Originally written by Emma McRae for our friends over at Assemble Papers.

As an environmental maverick, Tim Jarvis is a busy man. If he’s not undertaking expeditions to the North or South Pole, completing the first unsupported crossing of the Great Victorian Desert, or building an exact replica of the James Caird lifeboat to recreate Sir Ernest Shackleton’s 1916 voyage, he can be found doing public speaking tours across the US, promoting his books or documentaries, or working as what he calls “a sustainability innovator” for Arup projects.

Tim Jarvis on South Georgia crossing during the Shackleton Epic in 2013. Jarvis and his team sailed a replica James Caird lifeboat 1500km across the Southern Ocean from Antartica to South Georgia before climbing its mountainous interior using 1916-era equipment, clothing and technology. Photo by Paul Larsen.

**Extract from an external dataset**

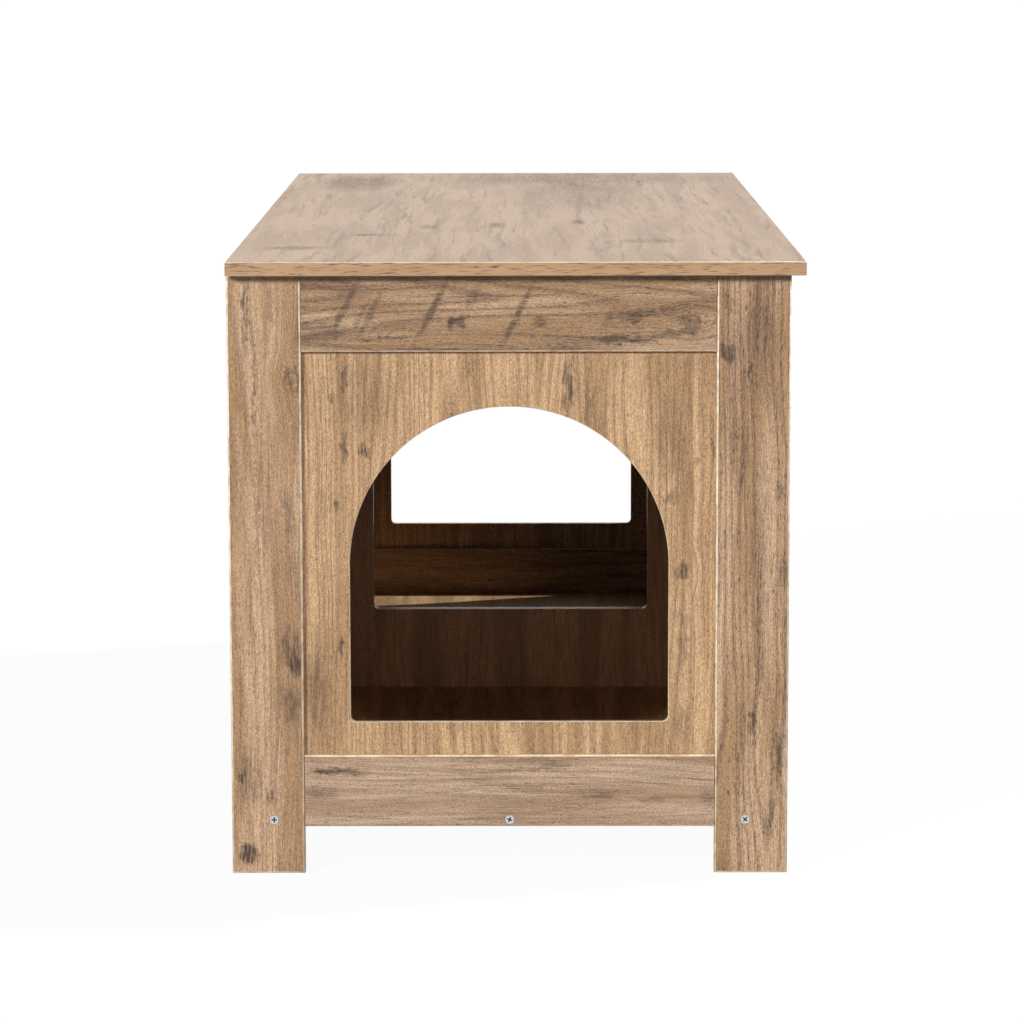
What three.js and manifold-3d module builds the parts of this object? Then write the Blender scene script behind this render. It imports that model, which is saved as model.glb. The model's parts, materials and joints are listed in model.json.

When Jarvis undertakes a new project, you can be sure it will not be easy. Most recently, Jarvis has been working around the clock on his latest major expedition and global environmental campaign, 25zero. For 25zero, he has organised teams of adventurers to climb the 25 mountains near the equator that still have glaciers. The project takes its name from those mountains and the fact that in 25 years, due to human-induced climate change, those glaciers will no longer exist.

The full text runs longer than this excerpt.